I'm honestly not sure how the sanity checks have not been triggered before this. I'm going to pause the current snapshot
attempt for the moment, waiting for feedback.
The reason it specifically seems to have ticked over into failure is that it crossed over the 50% reduction mark.
Checking the SGD report, this could be due to recent changes in ID checking code:
WARNING - Invalid identifier: GORULE:0000027: 2144215 does not match any id_syntax patterns for MGI in dbxrefs (MGI:MGI:2144215) -- SGD S000005027 SAL1 enables GO:0005347 GO_REF:0000033 IBA MGI:MGI:2144215 F ADP/ATP transporter YNL083W|Ca(2+)-binding ATP:ADP antiporter SAL1 protein taxon:559292 20231109 GO_Central UniProtKB:D6W196
The warning message points to matching 2144215
against MGI regex pattern MGI:[0-9]{5,}
, which wouldn't be valid:
https://github.com/geneontology/go-site/blob/7869016e9303fd5e7840cb1d7a2d09272aaf4d36/metadata/db-xrefs.yaml#L1616
Though it lists only 8361 lines and they are just WARNINGs so not necessarily dropped lines. I also haven't really confirmed this in a debugger. @mugitty would you be able to debug these SGD IBA lines? This may not be the cause, mainly a hunch. What do you think?

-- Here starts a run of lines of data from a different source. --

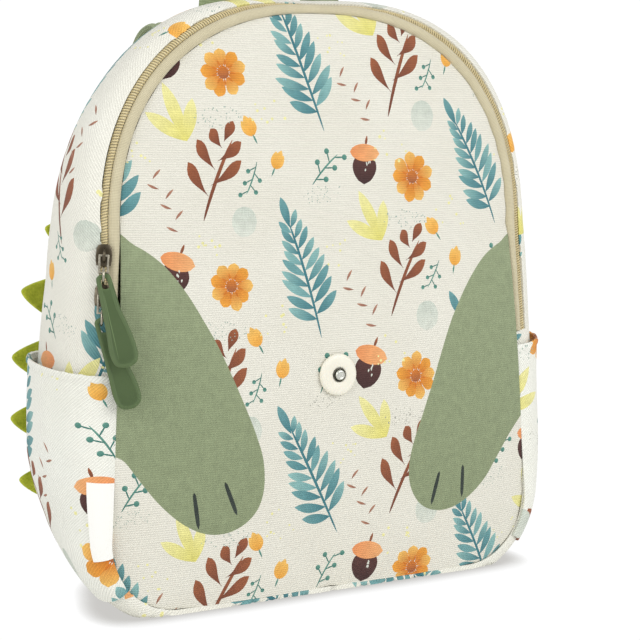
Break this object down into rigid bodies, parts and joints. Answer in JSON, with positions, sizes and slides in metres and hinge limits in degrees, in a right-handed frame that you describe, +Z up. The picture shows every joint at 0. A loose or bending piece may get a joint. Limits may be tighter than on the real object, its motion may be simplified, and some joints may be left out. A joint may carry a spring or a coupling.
{
  "type": "kids animal backpack",
  "caption": "Small child's backpack in printed canvas with a round arched zip, side pockets, padded shoulder straps edged with felt fins, a press snap and a carrying handle.",
  "frame": {"origin": "centre of the bag's flat base, on the floor", "axes": "+Z up, the front panel faces -Y, +X is to the right as seen from the front; the wearer's back is at +Y"},
  "size_m": [0.299, 0.1343, 0.3565],
  "materials": {
    "canvas": "ribbed cotton canvas, off-white, printed",
    "sage_canvas": "plain sage green canvas over padding",
    "sage_webbing": "woven webbing",
    "zip_cloth": "khaki woven zip tape",
    "zip_teeth": "golden khaki nylon coil",
    "zip_metal": "dark bronze plate, satin",
    "tab_rubber": "soft sage green silicone, matte",
    "label_cloth": "white satin ribbon",
    "snap_plastic": "cream, satin",
    "snap_metal": "bright nickel",
    "felt": "lime green wool felt"
  },
  "bodies": {
    "root": {"front_panel": "canvas", "gusset": "canvas", "pocket_left": "canvas", "pocket_right": "canvas", "back_panel": "sage_canvas", "strap_left": "sage_canvas", "strap_right": "sage_canvas", "strap_webbing_left": "sage_webbing", "strap_webbing_right": "sage_webbing", "haul_loop": "sage_webbing", "zip_tape": "zip_cloth", "zip_tape_inner": "zip_cloth", "zip_coil": "zip_teeth", "slider_upper": "zip_metal", "slider_lower": "zip_metal", "pull_link_upper": "zip_metal", "pull_link_lower": "zip_metal", "pull_ring_upper": "zip_metal", "pull_ring_lower": "zip_metal", "pull_tab_upper": "tab_rubber", "pull_tab_lower": "tab_rubber", "side_label": "label_cloth", "snap_disc": "snap_plastic", "snap_stud": "snap_metal", "fin_left_1": "felt", "fin_left_2": "felt", "fin_left_3": "felt", "fin_left_4": "felt", "fin_left_5": "felt", "fin_right_1": "felt", "fin_right_2": "felt", "fin_right_3": "felt", "fin_right_4": "felt", "fin_right_5": "felt"}
  },
  "joints": []
}
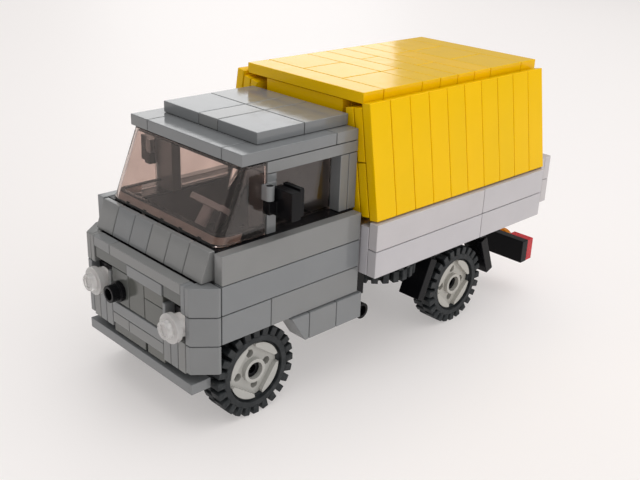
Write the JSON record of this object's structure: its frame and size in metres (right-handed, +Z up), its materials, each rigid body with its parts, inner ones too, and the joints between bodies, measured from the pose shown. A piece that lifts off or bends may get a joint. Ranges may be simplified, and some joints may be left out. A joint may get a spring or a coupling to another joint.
{
  "type": "toy delivery truck",
  "caption": "Toy cab-over delivery truck built from building bricks, with a drop tailgate, a cargo bed under a leaning canopy, turning wheels and folding mirrors.",
  "frame": {"origin": "on the ground under the middle of the bounding box", "axes": "+X to the truck's left, -Y the way the truck faces, +Z up"},
  "size_m": [0.0672, 0.1476, 0.0815],
  "materials": {
    "dark_grey_plastic": "glossy moulded plastic",
    "faded_grey_plastic": "glossy moulded plastic, warmer grey",
    "light_grey_plastic": "glossy moulded plastic",
    "yellow_plastic": "glossy moulded plastic",
    "black_plastic": "glossy moulded plastic",
    "rubber": "matt",
    "wheel_grey_plastic": "satin moulded plastic",
    "smoke_plastic": "clear brown tint",
    "clear_plastic": "clear",
    "red_clear_plastic": "clear red",
    "amber_clear_plastic": "clear orange"
  },
  "bodies": {
    "truck": {"axle_carriers": "black_plastic", "bed_floor": "light_grey_plastic", "bed_side_left": "light_grey_plastic", "bed_side_right": "light_grey_plastic", "bumper": "dark_grey_plastic", "cab_floor": "black_plastic", "cab_rear_wall": "dark_grey_plastic", "cab_roof_block": "dark_grey_plastic", "cab_roof_slab": "dark_grey_plastic", "cab_side_left": "dark_grey_plastic", "cab_side_right": "dark_grey_plastic", "canopy_front_wall": "yellow_plastic", "canopy_rear_beam": "yellow_plastic", "canopy_roof_plate": "yellow_plastic", "canopy_roof_tiles": "yellow_plastic", "canopy_side_left": "yellow_plastic", "canopy_side_right": "yellow_plastic", "chassis_spine": "black_plastic", "corner_slopes": "dark_grey_plastic", "door_panes": "smoke_plastic", "exhaust": "black_plastic", "grille_dark": "faded_grey_plastic", "grille_light": "dark_grey_plastic", "grille_pillars": "dark_grey_plastic", "grille_pin": "black_plastic", "headboard": "light_grey_plastic", "headlights": "clear_plastic", "hood_slopes": "dark_grey_plastic", "lamp_sockets": "black_plastic", "mudflap_bars": "black_plastic", "nose_core": "black_plastic", "rear_bar": "black_plastic", "rear_lamps_amber": "amber_clear_plastic", "rear_lamps_red": "red_clear_plastic", "rim_spare": "wheel_grey_plastic", "seats": "black_plastic", "sills": "dark_grey_plastic", "tailgate_hinge": "light_grey_plastic", "tyre_spare": "rubber", "wheel_pins": "black_plastic", "window_frame_left": "dark_grey_plastic", "window_frame_right": "dark_grey_plastic", "window_ledges": "black_plastic", "windscreen": "smoke_plastic"},
    "wheel_front_left": {"rim_front_left": "wheel_grey_plastic", "tyre_front_left": "rubber"},
    "wheel_front_right": {"rim_front_right": "wheel_grey_plastic", "tyre_front_right": "rubber"},
    "wheel_rear_left": {"rim_rear_left": "wheel_grey_plastic", "tyre_rear_left": "rubber"},
    "wheel_rear_right": {"rim_rear_right": "wheel_grey_plastic", "tyre_rear_right": "rubber"},
    "tailgate": {"tailgate": "light_grey_plastic"},
    "mirror_left": {"mirror_left": "black_plastic"},
    "mirror_right": {"mirror_right": "black_plastic"},
    "steering_wheel": {"steering_wheel": "light_grey_plastic"},
    "mudflap_front_left": {"mudflap_front_left": "black_plastic"},
    "mudflap_front_right": {"mudflap_front_right": "black_plastic"},
    "mudflap_rear_left": {"mudflap_rear_left": "black_plastic"},
    "mudflap_rear_right": {"mudflap_rear_right": "black_plastic"}
  },
  "joints": [
    {"name": "wheel_front_left_spin", "type": "hinge", "parent": "truck", "child": "wheel_front_left", "pos_m": [0.0229, -0.05075, 0.0128], "axis": [1, 0, 0], "continuous": true},
    {"name": "wheel_front_right_spin", "type": "hinge", "parent": "truck", "child": "wheel_front_right", "pos_m": [-0.0229, -0.05075, 0.0128], "axis": [1, 0, 0], "continuous": true},
    {"name": "wheel_rear_left_spin", "type": "hinge", "parent": "truck", "child": "wheel_rear_left", "pos_m": [0.0229, 0.03285, 0.0128], "axis": [1, 0, 0], "continuous": true},
    {"name": "wheel_rear_right_spin", "type": "hinge", "parent": "truck", "child": "wheel_rear_right", "pos_m": [-0.0229, 0.03285, 0.0128], "axis": [1, 0, 0], "continuous": true},
    {"name": "tailgate_drop", "type": "hinge", "parent": "truck", "child": "tailgate", "pos_m": [0, 0.06715, 0.033], "axis": [-1, 0, 0], "range_deg": [0, 95]},
    {"name": "mirror_left_fold", "type": "hinge", "parent": "truck", "child": "mirror_left", "pos_m": [0.0258, -0.04665, 0.05925], "axis": [0, 0, 1], "range_deg": [-60, 6]},
    {"name": "mirror_right_fold", "type": "hinge", "parent": "truck", "child": "mirror_right", "pos_m": [-0.0258, -0.04665, 0.05925], "axis": [0, 0, 1], "range_deg": [-6, 60]},
    {"name": "steering_spin", "type": "hinge", "parent": "truck", "child": "steering_wheel", "pos_m": [0.0094, -0.05555, 0.0498], "axis": [0, 0.5736, 0.8192], "continuous": true},
    {"name": "mudflap_front_left_swing", "type": "hinge", "parent": "truck", "child": "mudflap_front_left", "pos_m": [0.0237, 0.02015, 0.0285], "axis": [1, 0, 0], "range_deg": [0, 10]},
    {"name": "mudflap_front_right_swing", "type": "hinge", "parent": "truck", "child": "mudflap_front_right", "pos_m": [-0.0237, 0.02015, 0.0285], "axis": [1, 0, 0], "range_deg": [-30, 10]},
    {"name": "mudflap_rear_left_swing", "type": "hinge", "parent": "truck", "child": "mudflap_rear_left", "pos_m": [0.0237, 0.04355, 0.0285], "axis": [1, 0, 0], "range_deg": [-5, 30]},
    {"name": "mudflap_rear_right_swing", "type": "hinge", "parent": "truck", "child": "mudflap_rear_right", "pos_m": [-0.0237, 0.04355, 0.0285], "axis": [1, 0, 0], "range_deg": [-5, 30]}
  ]
}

@dustine32 It's not so much the warnings (which aren't great), but the fact that there are soooo many upstream IBAs that we get significantly closer to the sanity check trigger just by filtering them and injecting our own, as desired.
During the most recent
snpashot
run, we failed on an SGD sanity check.Essentially, the SGD source file had 152076 annotations and the final file had 65609--a reduction of about 100k. This large reduction triggered a failsafe (good!).

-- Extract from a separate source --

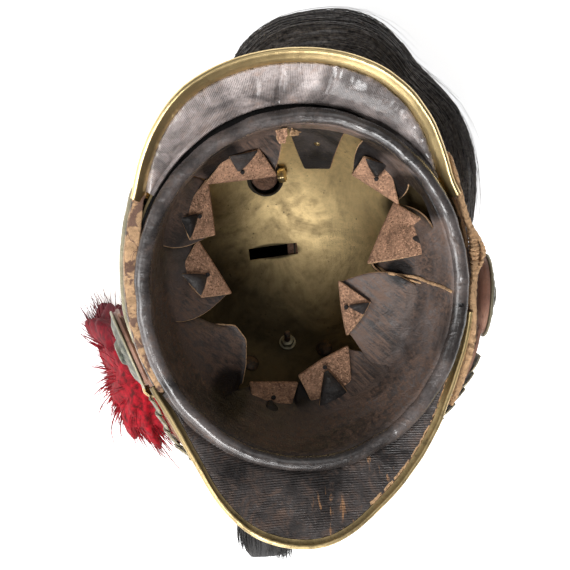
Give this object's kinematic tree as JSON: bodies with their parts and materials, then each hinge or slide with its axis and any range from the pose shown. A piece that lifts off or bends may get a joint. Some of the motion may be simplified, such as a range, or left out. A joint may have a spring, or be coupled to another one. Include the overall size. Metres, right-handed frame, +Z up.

Looking into it, I currently believe the issue is with IBAs.
The line count of filtered incoming IBAs is about 100477; the line count of injected IBAs is about 15330; that would account for the bulk of the drop.
As GOC is the canonical source, we're doing the right thing here and we can (and temporarily will) suppress the SGD sanity check, but the IBA noise does limit the use of this primitive check.
Tagging @pgaudet @suzialeksander